───── Input material

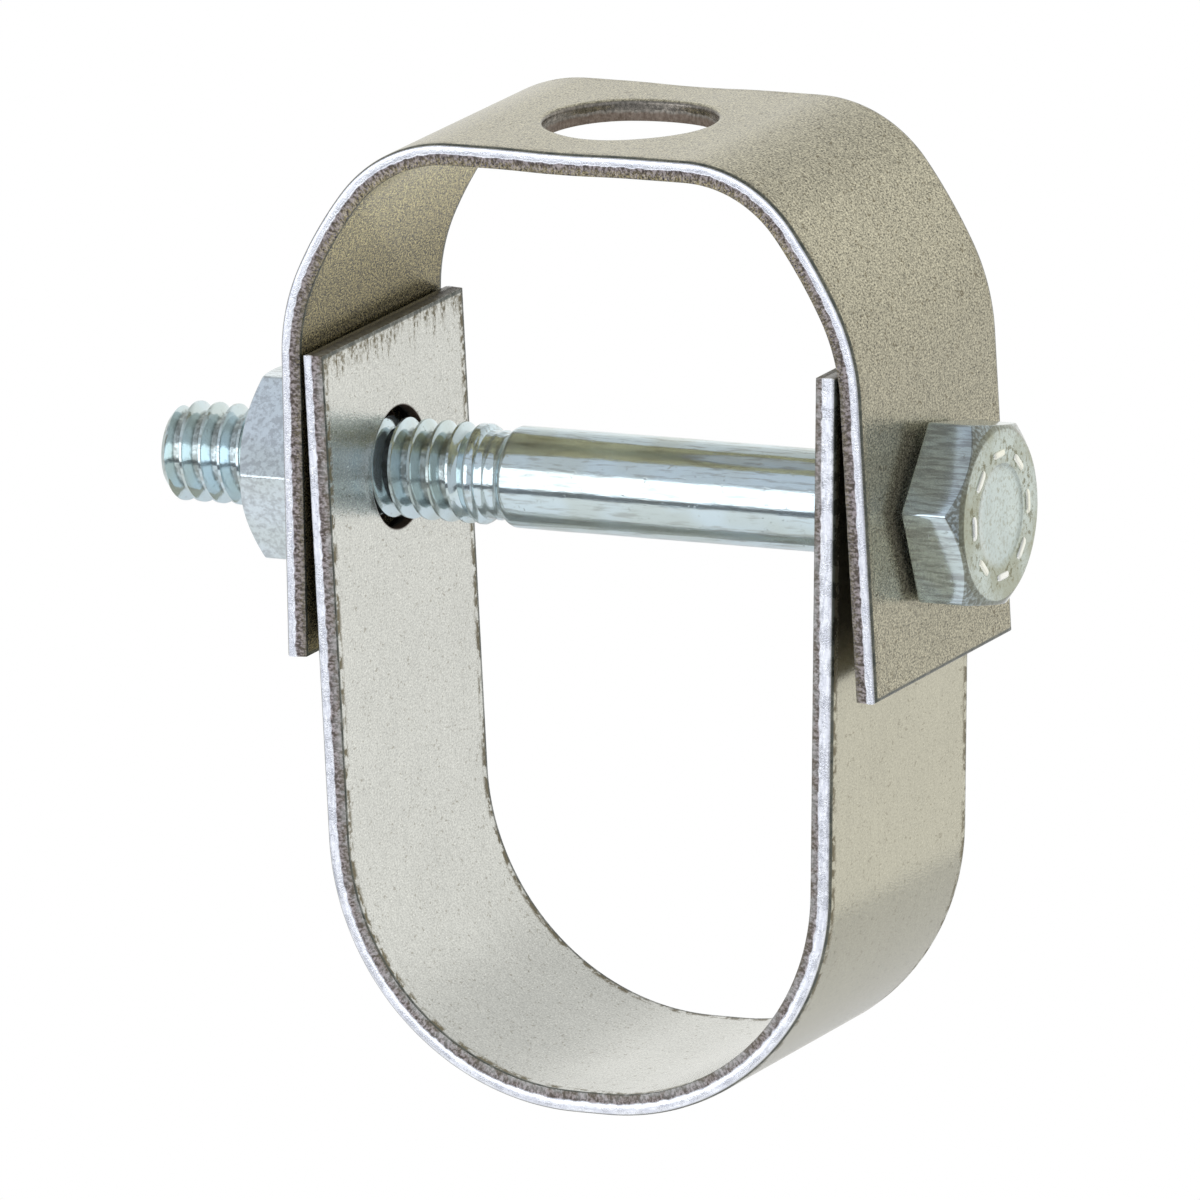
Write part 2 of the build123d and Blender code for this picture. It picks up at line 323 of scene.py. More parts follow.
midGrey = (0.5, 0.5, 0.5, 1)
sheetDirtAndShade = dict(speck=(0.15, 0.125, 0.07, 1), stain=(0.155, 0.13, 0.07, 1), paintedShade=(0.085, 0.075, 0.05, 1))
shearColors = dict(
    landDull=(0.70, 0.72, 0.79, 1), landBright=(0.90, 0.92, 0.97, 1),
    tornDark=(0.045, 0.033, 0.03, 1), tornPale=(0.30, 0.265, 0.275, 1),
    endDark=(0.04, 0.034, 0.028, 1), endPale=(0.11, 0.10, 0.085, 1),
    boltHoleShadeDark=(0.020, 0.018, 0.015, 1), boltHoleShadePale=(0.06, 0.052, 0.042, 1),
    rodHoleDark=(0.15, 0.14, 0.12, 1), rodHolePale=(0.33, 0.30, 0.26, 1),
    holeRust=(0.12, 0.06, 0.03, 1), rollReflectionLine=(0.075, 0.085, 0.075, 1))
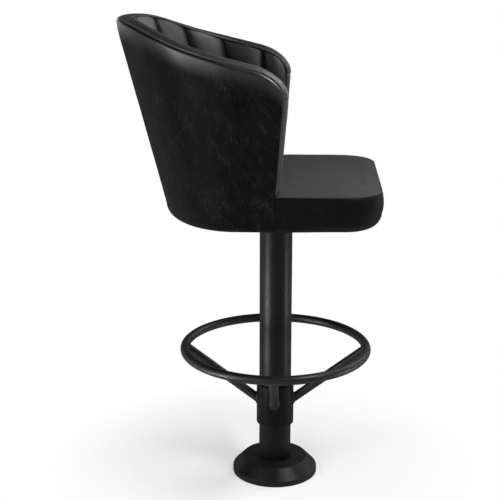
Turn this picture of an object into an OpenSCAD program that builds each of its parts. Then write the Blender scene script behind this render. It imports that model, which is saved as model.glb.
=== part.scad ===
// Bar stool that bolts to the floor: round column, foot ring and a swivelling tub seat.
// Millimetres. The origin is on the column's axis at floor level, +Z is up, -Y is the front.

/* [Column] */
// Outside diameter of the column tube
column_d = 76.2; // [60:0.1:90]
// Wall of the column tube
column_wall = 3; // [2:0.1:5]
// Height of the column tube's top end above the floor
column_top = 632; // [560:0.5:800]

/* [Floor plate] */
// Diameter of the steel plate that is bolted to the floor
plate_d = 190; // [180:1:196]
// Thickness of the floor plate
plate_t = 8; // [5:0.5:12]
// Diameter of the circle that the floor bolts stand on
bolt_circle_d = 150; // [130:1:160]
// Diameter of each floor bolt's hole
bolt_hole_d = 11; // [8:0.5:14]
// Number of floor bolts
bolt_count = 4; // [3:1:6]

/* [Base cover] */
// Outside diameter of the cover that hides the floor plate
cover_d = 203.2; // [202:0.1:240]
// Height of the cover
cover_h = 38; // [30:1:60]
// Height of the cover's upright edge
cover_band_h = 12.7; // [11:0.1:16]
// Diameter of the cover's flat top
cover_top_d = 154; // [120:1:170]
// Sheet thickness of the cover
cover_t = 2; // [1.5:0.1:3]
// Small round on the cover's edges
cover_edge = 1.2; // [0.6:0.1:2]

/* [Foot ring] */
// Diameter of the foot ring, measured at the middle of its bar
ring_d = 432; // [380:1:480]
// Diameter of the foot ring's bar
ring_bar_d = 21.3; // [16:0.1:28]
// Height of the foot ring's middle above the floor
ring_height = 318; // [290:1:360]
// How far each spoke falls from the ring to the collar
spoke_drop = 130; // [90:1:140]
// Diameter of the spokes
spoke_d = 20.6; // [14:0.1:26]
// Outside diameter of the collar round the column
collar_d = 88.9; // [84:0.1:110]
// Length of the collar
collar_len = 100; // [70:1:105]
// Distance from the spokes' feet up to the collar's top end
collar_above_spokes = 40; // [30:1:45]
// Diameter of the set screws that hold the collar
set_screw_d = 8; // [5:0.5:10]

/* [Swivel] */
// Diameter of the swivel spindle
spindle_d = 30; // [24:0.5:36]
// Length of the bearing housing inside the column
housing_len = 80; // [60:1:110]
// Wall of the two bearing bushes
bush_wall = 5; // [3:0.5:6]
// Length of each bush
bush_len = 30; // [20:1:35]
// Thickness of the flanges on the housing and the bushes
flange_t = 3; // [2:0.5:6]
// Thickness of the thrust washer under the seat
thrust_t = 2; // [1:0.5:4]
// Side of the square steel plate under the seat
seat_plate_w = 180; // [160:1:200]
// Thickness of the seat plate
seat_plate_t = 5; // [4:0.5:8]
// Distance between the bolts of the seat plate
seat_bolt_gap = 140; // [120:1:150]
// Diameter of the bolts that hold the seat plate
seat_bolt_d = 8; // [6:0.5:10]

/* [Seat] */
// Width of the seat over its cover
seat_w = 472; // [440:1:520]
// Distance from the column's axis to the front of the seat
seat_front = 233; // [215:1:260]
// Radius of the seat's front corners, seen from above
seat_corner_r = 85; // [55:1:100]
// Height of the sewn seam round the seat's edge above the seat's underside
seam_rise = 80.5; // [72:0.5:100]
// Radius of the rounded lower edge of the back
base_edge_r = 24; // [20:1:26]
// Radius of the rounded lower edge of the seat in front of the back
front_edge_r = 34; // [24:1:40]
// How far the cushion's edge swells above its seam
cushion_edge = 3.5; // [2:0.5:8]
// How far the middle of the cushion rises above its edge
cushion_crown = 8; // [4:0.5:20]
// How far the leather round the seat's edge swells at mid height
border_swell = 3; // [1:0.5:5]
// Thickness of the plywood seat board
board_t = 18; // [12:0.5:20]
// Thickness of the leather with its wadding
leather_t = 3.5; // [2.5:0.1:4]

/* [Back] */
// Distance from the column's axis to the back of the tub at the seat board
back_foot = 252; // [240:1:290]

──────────

## [Problem to solve]
Starting at the line that contains "Turn this picture" and ending at the line that contains "cover_edge = 1.2; // [0.6:0.1:2]", retype each line exactly; omit everything outside that range.

## [Task solution]
Turn this picture of an object into an OpenSCAD program that builds each of its parts. Then write the Blender scene script behind this render. It imports that model, which is saved as model.glb.
=== part.scad ===
// Bar stool that bolts to the floor: round column, foot ring and a swivelling tub seat.
// Millimetres. The origin is on the column's axis at floor level, +Z is up, -Y is the front.

/* [Column] */
// Outside diameter of the column tube
column_d = 76.2; // [60:0.1:90]
// Wall of the column tube
column_wall = 3; // [2:0.1:5]
// Height of the column tube's top end above the floor
column_top = 632; // [560:0.5:800]

/* [Floor plate] */
// Diameter of the steel plate that is bolted to the floor
plate_d = 190; // [180:1:196]
// Thickness of the floor plate
plate_t = 8; // [5:0.5:12]
// Diameter of the circle that the floor bolts stand on
bolt_circle_d = 150; // [130:1:160]
// Diameter of each floor bolt's hole
bolt_hole_d = 11; // [8:0.5:14]
// Number of floor bolts
bolt_count = 4; // [3:1:6]

/* [Base cover] */
// Outside diameter of the cover that hides the floor plate
cover_d = 203.2; // [202:0.1:240]
// Height of the cover
cover_h = 38; // [30:1:60]
// Height of the cover's upright edge
cover_band_h = 12.7; // [11:0.1:16]
// Diameter of the cover's flat top
cover_top_d = 154; // [120:1:170]
// Sheet thickness of the cover
cover_t = 2; // [1.5:0.1:3]
// Small round on the cover's edges
cover_edge = 1.2; // [0.6:0.1:2]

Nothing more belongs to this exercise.